Client: $200 per month.
Me: Uh… hmm…
I didn't have the heart to tell him on the phone that's not what I had in mind for payment and just told him I didn't think we'd be a good match.
I later look up this guy online, and I see a mugshot of when he was arrested for a DUI. I wondered how that might affect his Kickstarter and online marketing efforts.
I posted an ad on a local job board advertising my house cleaning services, as I was seeking some extra income as a side gig. A woman replied and said she was interested. I chatted with her briefly and learned she needs the whole three-story house cleaned, and she hasn’t had anyone clean it in a while.
I give her my hourly rate, which was the average rate in the area from people I had talked with.
Client: That much? That’s too much!
Me: Well, it’s very physical work, and I would need to recover afterward. It’s different from a desk job.
The client sullenly agrees.
When I arrive at the house in a nice part of town, I notice she barely has any cleaning supplies (even though she stated she had everything). I made the best with what she offered me.

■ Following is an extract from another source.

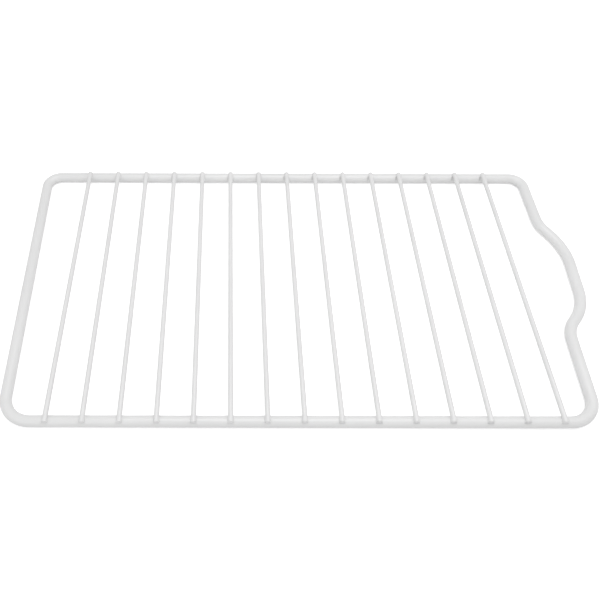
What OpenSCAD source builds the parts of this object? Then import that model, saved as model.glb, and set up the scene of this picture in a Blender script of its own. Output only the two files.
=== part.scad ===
// Wire shelf of a refrigerator: one bent frame rod with straight cross wires welded on top of it,
// all under one white coat. Sizes are over the coat. The origin lies under the middle of the
// shelf's box, +X along the long rails, +Y from the front rail to the rear rail.

/* [Frame] */
// Length of the front rail, between the points where its centreline meets those of the sides
frame_l = 357.2; // [330:0.1:480]
// Depth between the centrelines of the two long rails
frame_d = 206; // [198:0.5:280]
// Diameter of the frame rod
rod_d = 7.2; // [6:0.1:9]
// Bend radius of the two front corners, to the rod's centreline
front_corner_r = 17; // [12:0.5:20]
// Bend radius of the two rear corners, to the rod's centreline
rear_corner_r = 10; // [8:0.5:14]
// How much farther out the left side stands at the rear rail than at the front rail
left_flare = 6.5; // [0:0.5:12]

/* [Bulge of the right side] */
// Outward lean of the right side from the front corner to the bulge, in degrees
front_lean = 2.5; // [0:0.5:6]
// Straight run from the front corner to the bulge
front_run = 41.5; // [30:0.5:50]
// Lean of the rod where it climbs out to the bulge
climb_lean = 41; // [30:1:48]
// Bend radius where the bulge starts
entry_r = 22; // [12:1:26]
// Straight run between the first two bends of the bulge
climb_run = 4; // [1:0.5:9]
// Bend radius of the bulge's front shoulder
front_shoulder_r = 38; // [25:1:42]
// Outward lean of the bulge's crown
crown_lean = 4; // [1:0.5:8]
// Straight run along the bulge's crown
crown_run = 23; // [12:0.5:30]
// Bend radius of the bulge's rear shoulder
rear_shoulder_r = 50; // [30:1:56]
// Lean of the rod where it comes back in from the bulge
return_lean = 32.5; // [26:0.5:38]
// Straight run between the last two bends of the bulge
return_run = 1; // [0.5:0.5:6]
// Bend radius where the bulge ends
exit_r = 24; // [12:1:30]

/* [Cross wires] */
// Number of cross wires
wire_count = 15; // [9:1:17]
// Diameter of a cross wire
wire_d = 3.2; // [2.6:0.1:4.5]
// From the front rail's left end to the first wire
left_gap = 27; // [24:0.5:40]
// From the last wire to the front rail's right end
right_gap = 22.2; // [21:0.1:40]
// How far a wire runs past the centreline of the front rail
front_overhang = 2.5; // [1:0.1:3]
// How far a wire runs past the centreline of the rear rail
rear_overhang = 0.8; // [0.4:0.1:3]
// Rounding of the coated edge at a wire's cut end
end_round = 0.5; // [0.2:0.1:0.9]

/* [Welds] */
// How deep a cross wire is pressed into the frame rod when it is welded
weld_sink = 0.6; // [0.3:0.1:0.9]
// Radius of the fillet that weld and coat leave between a cross wire and the frame rod
foot_fillet = 0.7; // [0.4:0.1:0.9]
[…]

Client: Here are some rags.
There are 4 rags. I had to use some scarce paper towels for the rest - not ideal.
I almost passed out from the amount of work that was needed. Some areas of the house hadn’t been cleaned in months from the looks of things.
At the end of nearly 4 hours, I was glad to be finished. The woman criticized some of my work - which I didn’t appreciate, especially since I went over various areas twice to ensure it was extra clean.

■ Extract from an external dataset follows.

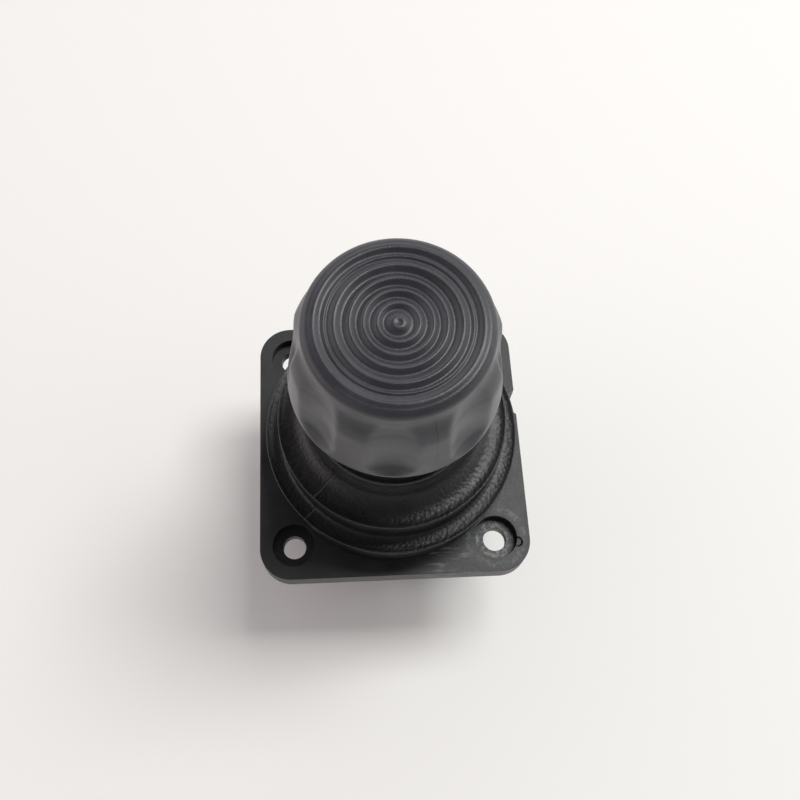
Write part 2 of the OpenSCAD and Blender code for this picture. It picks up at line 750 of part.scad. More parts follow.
// Rings moulded in the top of the grip: [radius, depth] of each crest and groove
ripple = [
    [0.65, 0], [1.9, -0.42], [2.7, 0], [3.65, -0.42], [4.5, 0], [5.35, -0.42], [6.3, 0],
    [7.14, -0.42], [8.2, 0], [9.22, -0.42], [9.64, -0.2], [10.07, -0.32], [11.05, 0]];
top_z = kz + knob_h;
function ease(t) = (1 - cos(180 * t)) / 2;
function ripple_pts() = [for (i = [len(ripple) - 1:-1:1], k = [0:3])
    let (a = ripple[i], b = ripple[i - 1])
    [(a[0] + (b[0] - a[0]) * k / 4) * knob_top_r / 12.8,
        top_z + a[1] + (b[1] - a[1]) * ease(k / 4)]];

// Profiles as [share of the flare from top edge to rim, share of the knob's height]
ridge = [[1, 0.034], [0.92, 0.205], [0.84, 0.375], [0.78, 0.489], [0.68, 0.591], [0.48, 0.67],
    [0.2, 0.75], [0.06, 0.807], [0.02, 0.864], [0, 0.915]];
floor_line = [[1.1, 0.03], [0.96, 0.045], [0.72, 0.09], [0.44, 0.165], [0.36, 0.26],
    [0.32, 0.432], [0.2, 0.574], [0.02, 0.73], [0, 0.78], [0.04, 0.86], [0.2, 0.9]];
function flare(p) = [knob_top_r + (knob_rim_r - knob_top_r) * p[0], kz + knob_h * p[1]];

// Tool for one finger dimple: a waisted upright bar beside the knob
module dimple_cut() {
    c = knob_top_r + (knob_rim_r - knob_top_r) * 0.32 + dimple_bar;
    line = [for (p = floor_line) flare(p)];
    translate([c, 0, 0]) rotate_extrude($fn = 64) polygon(concat(
        [[0, line[0][1]]], [for (q = line) [c - q[0], q[1]]],
        [[0, line[len(line) - 1][1]]]));
}

module knob_grip() {
    color(c_knob) difference() {
        rotate_extrude($fn = 96) polygon(concat(
            [[core_r + 0.02, base_z], [knob_rim_r - 0.5, kz], [knob_rim_r - 0.1, kz + 0.1]],
            [for (p = ridge) flare(p)],
            [[knob_top_r - 0.2, top_z - 0.85], [knob_top_r - 0.6, top_z - 0.4],
            [knob_top_r - 1.1, top_z - 0.15]],
            ripple_pts(),
            [[0.65, top_z], [0, top_z], [0, core_top], [core_r + 0.02, core_top]]));
        for (k = [0:dimples - 1]) rotate([0, 0, -95.3 + 360 * k / dimples]) dimple_cut();
    }
}

top_housing();
boot_retaining_ring();
boot_ring_screws();
rubber_boot();
bottom_cover();
cover_screws();
x_bushes();
y_bushes();
pot_x_plate();
pot_x_can();
pot_x_element();
pot_x_terminals();
pot_y_plate();
pot_y_can();
pot_y_element();
pot_y_terminals();
pot_screws();
x_return_spring();
y_return_spring();
gimbal_ring();
x_shaft_pot();
x_shaft_spring();
x_spring_arm();
x_arm_screw();
pot_x_rotor();
y_bail();
y_shaft_pot();
y_shaft_spring();
y_spring_arm();
y_arm_screw();
pot_y_rotor();
lever_hub();
lever_tube();
cross_pin();
knob_carrier();
carrier_set_screw();
twist_pot();
twist_return_spring();
knob_core();
knob_base_plate();
knob_plate_screws();
knob_grip();
knob_screw();
twist_pot_shaft();
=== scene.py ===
"""Looks of the two-axis joystick: knob skin, springs, boot, softened parts, materials and light.

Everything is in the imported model's frame: metres, +Z up the stick, front is -Y. The flange's
underside is at height 0.
"""
import json
import math

import bpy
import bmesh
from mathutils import Matrix, Vector


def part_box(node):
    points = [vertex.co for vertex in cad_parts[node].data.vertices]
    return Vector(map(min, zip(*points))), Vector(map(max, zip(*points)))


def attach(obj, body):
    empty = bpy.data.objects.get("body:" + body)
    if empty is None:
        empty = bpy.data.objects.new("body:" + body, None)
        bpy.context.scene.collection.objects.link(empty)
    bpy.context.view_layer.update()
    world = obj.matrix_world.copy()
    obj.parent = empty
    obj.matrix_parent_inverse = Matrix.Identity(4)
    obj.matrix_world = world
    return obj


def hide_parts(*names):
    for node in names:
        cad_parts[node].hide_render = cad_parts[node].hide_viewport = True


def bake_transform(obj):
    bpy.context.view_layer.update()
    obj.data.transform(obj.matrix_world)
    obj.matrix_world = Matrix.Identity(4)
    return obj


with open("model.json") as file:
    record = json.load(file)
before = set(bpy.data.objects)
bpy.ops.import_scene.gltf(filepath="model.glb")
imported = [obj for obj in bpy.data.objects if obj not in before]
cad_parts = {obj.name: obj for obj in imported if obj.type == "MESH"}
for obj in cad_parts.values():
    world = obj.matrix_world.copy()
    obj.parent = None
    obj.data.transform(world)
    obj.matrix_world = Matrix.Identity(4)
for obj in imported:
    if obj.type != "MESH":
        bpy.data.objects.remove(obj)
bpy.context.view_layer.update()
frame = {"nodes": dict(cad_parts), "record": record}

MM = 0.001
SAME_PLACE = 1e-6       # points closer than this are one point
FROM_MIDDLE = -1        # inner edge of a band that has none
nodes = frame["nodes"]

# ---------------------------------------------------------------- sizes, millimetres
flange_top = 4.0
rim_above_flange = 32.4
knob_height = 17.6
hole_pitch = 33.3
pivot_z = -11.0                 # both tilt axes
rim_z = flange_top + rim_above_flange
knob_top_z = rim_z + knob_height
table_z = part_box("bottom_cover")[0].z / MM


# ---------------------------------------------------------------- colour and node helpers
def srgb(code):
    """Linear RGBA from an sRGB hex colour."""
    code = code.lstrip("#")
    parts = [int(code[i:i + 2], 16) / 255 for i in (0, 2, 4)]
    return tuple(c / 12.92 if c <= 0.04045 else ((c + 0.055) / 1.055) ** 2.4 for c in parts) + (1.0,)


def add_node(tree, kind, settings=None, inputs=None):
    """Adds one node with its properties, socket values and incoming links."""
    node = tree.nodes.new(kind)
    for name, value in (settings or {}).items():
        setattr(node, name, value)
    for key, value in (inputs or {}).items():
        if isinstance(value, bpy.types.NodeSocket):
            tree.links.new(value, node.inputs[key])
        else:
            node.inputs[key].default_value = value
    return node


def start_material(name):
    """An empty material with an output, a Principled surface and object coordinates."""
    material = bpy.data.materials.new(name)
    material.use_nodes = True
    tree = material.node_tree
    tree.nodes.clear()
    surface = add_node(tree, "ShaderNodeBsdfPrincipled")
    add_node(tree, "ShaderNodeOutputMaterial", inputs={"Surface": surface.outputs["BSDF"]})
    coords = add_node(tree, "ShaderNodeTexCoord")
    return material, tree, surface, coords.outputs["Object"]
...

She then writes me a check.
I say thanks and leave, wanting to never return to that house.
I tried to cash the check soon after, and it bounced.
I had to text her various times to ask for payment - explaining the check bounced.
Client: Stop texting me!
Me: I will need to take the issue to small claims court if I don't hear back from you in a week with payment.
Client: You didn’t even clean my house that well. I hired another housekeeper who did a much better job than you!
She finally re-sent me a check that went through.
Words of Wisdom: ask for cash at the end of a home improvement / cleaning job.